*PROBLEM STATEMENT*.
Lines containing "attach" are to be counted. Report the count alone.

*DATA SECTION*.
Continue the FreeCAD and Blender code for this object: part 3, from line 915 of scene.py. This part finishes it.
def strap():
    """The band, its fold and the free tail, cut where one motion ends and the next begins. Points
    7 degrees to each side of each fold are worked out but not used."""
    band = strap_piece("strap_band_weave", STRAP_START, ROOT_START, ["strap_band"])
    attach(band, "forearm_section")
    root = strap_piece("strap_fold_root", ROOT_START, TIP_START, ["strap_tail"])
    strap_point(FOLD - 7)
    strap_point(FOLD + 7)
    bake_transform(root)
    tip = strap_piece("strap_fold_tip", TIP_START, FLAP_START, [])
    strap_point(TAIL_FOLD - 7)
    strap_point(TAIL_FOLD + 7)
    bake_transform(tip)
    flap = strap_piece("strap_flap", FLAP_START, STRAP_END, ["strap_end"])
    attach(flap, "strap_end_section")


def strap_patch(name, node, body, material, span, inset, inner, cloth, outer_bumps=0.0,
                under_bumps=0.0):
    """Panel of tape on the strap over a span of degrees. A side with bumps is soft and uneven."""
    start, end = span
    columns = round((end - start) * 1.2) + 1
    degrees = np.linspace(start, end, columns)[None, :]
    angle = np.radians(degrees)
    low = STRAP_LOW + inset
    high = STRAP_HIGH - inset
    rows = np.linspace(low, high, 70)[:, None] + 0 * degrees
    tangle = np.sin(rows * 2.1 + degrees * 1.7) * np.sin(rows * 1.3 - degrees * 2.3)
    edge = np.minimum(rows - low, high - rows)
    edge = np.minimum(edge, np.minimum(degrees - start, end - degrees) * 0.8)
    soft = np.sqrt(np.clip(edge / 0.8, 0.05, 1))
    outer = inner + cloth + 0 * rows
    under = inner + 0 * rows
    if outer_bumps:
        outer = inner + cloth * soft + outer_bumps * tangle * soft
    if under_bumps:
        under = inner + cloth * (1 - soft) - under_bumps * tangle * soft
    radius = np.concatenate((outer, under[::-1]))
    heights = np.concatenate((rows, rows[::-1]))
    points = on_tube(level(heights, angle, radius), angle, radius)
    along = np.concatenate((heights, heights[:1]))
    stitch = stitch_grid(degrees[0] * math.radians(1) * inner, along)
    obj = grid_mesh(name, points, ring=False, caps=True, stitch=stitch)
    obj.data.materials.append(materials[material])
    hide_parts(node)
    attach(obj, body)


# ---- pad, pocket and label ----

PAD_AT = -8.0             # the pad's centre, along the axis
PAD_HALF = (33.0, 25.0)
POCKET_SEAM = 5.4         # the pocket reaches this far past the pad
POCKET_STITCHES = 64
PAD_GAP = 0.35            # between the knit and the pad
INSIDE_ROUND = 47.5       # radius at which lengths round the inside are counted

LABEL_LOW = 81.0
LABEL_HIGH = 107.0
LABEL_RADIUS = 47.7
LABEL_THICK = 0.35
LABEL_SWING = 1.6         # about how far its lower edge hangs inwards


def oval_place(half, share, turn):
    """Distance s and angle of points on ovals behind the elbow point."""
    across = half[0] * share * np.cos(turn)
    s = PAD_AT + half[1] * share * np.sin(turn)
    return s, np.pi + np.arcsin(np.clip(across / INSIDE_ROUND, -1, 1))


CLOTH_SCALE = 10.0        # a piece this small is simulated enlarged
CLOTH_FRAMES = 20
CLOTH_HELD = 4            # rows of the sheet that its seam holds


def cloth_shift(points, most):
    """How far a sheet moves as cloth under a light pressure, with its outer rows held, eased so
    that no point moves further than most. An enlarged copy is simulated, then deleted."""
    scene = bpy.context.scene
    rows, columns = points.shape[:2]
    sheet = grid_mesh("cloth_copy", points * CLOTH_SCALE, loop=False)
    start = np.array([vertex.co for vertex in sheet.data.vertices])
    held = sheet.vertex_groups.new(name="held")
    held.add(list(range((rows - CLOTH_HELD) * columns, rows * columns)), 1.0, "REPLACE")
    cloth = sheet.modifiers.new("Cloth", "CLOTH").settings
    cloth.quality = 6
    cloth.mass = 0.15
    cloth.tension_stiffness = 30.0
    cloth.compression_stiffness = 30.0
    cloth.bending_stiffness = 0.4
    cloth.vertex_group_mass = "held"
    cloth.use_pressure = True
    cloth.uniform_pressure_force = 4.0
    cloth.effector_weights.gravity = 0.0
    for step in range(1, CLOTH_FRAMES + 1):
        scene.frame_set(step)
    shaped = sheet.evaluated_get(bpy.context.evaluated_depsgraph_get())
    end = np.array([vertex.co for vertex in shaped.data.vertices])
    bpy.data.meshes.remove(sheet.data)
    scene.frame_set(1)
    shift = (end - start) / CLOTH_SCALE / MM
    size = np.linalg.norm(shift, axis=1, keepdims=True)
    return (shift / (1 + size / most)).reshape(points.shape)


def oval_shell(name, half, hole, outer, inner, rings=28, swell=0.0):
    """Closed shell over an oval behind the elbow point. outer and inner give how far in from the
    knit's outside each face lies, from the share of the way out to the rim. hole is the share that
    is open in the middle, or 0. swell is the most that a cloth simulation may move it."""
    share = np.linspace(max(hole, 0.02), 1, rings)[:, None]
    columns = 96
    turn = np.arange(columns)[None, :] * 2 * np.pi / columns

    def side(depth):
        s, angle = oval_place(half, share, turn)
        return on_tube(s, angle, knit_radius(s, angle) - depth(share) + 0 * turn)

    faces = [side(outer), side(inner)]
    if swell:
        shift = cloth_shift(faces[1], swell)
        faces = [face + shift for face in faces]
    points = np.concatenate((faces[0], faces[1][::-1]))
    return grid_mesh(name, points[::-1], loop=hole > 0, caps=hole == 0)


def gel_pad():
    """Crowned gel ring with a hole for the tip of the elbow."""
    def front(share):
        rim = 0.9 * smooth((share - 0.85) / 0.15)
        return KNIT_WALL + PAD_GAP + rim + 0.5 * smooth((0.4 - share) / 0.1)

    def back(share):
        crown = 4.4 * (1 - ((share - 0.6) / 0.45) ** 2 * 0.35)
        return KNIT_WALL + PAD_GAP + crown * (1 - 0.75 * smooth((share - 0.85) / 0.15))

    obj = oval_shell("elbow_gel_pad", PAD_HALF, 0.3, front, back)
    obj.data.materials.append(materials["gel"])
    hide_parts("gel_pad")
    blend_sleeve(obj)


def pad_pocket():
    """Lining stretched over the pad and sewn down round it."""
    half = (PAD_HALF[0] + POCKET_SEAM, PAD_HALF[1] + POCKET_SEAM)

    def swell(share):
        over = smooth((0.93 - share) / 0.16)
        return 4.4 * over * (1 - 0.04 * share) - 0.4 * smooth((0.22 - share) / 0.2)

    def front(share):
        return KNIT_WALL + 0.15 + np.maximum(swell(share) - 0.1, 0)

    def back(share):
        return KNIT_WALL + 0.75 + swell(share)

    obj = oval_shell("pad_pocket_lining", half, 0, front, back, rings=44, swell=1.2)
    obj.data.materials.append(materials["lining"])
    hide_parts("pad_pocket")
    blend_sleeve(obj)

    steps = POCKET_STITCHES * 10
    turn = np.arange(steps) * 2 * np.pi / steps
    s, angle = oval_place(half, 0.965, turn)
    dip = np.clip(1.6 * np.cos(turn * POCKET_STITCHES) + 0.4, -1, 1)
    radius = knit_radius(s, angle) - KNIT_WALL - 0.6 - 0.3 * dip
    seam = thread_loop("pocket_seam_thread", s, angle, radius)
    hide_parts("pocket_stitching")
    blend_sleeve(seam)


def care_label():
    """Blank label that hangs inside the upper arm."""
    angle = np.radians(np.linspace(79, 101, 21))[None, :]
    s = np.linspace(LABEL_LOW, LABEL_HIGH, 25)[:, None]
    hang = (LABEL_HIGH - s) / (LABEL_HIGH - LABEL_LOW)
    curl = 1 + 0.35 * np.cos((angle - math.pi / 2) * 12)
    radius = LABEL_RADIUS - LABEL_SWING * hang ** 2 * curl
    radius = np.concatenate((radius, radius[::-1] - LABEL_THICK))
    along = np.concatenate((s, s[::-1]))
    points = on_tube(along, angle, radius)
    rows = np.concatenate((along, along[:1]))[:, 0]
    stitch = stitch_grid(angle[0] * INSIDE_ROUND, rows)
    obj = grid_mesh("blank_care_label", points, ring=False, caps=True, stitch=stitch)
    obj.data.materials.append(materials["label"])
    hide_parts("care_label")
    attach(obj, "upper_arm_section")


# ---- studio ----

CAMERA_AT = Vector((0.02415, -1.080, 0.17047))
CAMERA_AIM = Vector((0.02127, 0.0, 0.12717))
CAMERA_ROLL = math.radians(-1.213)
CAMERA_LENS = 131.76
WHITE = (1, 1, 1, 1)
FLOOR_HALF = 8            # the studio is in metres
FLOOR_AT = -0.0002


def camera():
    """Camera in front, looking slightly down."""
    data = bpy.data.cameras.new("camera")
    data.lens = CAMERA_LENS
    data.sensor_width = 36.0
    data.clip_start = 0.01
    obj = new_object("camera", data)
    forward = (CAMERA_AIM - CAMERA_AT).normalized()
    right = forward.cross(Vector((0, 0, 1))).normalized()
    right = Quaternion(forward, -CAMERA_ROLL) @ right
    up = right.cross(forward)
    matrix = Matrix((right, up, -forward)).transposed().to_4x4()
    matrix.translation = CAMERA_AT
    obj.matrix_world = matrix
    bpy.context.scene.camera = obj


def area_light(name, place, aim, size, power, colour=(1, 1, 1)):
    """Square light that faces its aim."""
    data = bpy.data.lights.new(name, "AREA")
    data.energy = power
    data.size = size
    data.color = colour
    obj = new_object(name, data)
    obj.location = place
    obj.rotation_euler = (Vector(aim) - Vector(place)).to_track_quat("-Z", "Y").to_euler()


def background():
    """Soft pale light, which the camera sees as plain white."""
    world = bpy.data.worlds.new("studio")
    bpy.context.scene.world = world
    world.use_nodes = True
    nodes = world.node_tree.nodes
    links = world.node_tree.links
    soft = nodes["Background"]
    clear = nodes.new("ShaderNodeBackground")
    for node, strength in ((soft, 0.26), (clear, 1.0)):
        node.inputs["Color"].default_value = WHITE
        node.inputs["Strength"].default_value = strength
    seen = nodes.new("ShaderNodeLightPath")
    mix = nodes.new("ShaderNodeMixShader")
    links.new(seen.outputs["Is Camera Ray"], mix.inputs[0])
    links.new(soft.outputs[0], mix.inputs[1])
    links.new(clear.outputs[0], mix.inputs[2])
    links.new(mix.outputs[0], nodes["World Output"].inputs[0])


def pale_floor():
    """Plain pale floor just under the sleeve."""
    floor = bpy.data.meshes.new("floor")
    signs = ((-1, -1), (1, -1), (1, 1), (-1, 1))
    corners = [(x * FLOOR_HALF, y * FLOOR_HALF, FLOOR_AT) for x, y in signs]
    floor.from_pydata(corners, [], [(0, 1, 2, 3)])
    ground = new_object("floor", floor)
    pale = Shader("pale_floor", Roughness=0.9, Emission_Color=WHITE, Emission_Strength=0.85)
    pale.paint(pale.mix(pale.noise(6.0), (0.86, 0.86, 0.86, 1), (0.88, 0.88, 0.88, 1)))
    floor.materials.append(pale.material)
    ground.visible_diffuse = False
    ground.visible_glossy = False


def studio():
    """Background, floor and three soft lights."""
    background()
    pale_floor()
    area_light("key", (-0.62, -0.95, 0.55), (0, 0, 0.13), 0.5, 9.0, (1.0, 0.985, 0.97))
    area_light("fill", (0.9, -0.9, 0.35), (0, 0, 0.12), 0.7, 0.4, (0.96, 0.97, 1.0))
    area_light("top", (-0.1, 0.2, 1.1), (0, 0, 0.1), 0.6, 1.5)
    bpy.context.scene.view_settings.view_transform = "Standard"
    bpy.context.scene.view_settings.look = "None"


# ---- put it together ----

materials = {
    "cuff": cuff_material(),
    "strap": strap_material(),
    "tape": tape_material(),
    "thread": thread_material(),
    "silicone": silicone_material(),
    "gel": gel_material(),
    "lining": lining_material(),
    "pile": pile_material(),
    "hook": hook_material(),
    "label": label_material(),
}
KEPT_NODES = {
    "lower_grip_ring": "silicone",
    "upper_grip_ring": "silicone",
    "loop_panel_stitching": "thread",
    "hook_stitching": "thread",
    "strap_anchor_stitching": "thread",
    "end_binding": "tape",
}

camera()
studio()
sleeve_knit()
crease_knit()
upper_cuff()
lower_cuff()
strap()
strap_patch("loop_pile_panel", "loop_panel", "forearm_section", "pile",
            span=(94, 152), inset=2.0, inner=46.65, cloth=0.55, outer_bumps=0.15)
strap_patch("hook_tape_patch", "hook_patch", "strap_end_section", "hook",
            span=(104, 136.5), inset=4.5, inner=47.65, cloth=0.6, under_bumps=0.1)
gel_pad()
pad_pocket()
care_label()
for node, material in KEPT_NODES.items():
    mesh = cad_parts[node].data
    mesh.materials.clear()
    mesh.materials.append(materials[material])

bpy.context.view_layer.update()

*ANSWER TO THIS TASK*.
4